More power to her - I have no problem with it.
So there's the background. I guess my question is two fold:
1. How do I get this girls to STOP talking about work? I don't give a rat's ass how much she made, who her regulars are, etc. I care even less about how many men just love to see her in the outfit she bought last week. I don't care, and I don't want to know. By the way, I have looked this girl dead straight in her god given eyeball and told her at least twice "I do not want you to talk about work. Ever." And she just won't stop. I don't give a damn what anybody says, there's not ONE man on this planet worth a damn who gets off on the thought of his girl being handled and looked at by a bunch of strangers. A man worth a damn might tolerate it, hell, even support it, but he'll never get off on it.
2. How do I convey to her that even though I've never been in a club, I know that a dancer can rarely get regulars and never keep them unless there is a little extra mileage (even if that mileage doesn't break the law or go too far overboard).
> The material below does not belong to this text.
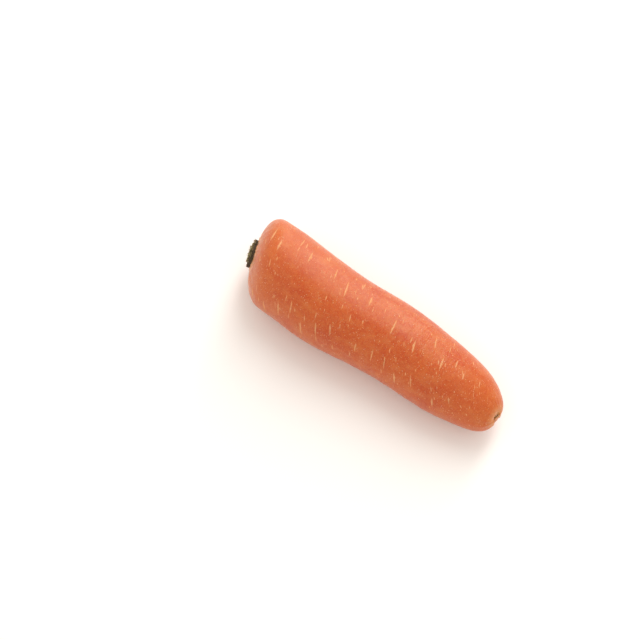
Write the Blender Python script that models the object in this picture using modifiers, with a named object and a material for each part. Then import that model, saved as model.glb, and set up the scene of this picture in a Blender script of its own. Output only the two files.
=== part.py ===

Any man who will drop $300 plus a bottle of bubbly on my girl every freaking Tuesday of the world is getting a little more than the air dances she swears she's doing. Why does this girl think I'm a moron? I run the marketing division of a Fortune 500 company in international markets, I've been with far more than my fair share of women, I know she is very "adventurous and sexually open", and I know the minute - love or not - that a better looking man with more money and better game comes along, she'll be off in a flash; not because she's a dancer, but because she's a woman!
I need feedback from dancers on how to deal with this girl, or I'm going to pass her off to be some other man's problem. I love the woman, but Jesus H. Christ she has to stop giving me daily reminders that she grinds cock for a living and thinks I'm a dumbass.
*** This rant of a question was brought to you in part by the text message "I love you, baby! On stage next and it's cold as fuck in here. Wish me luck!"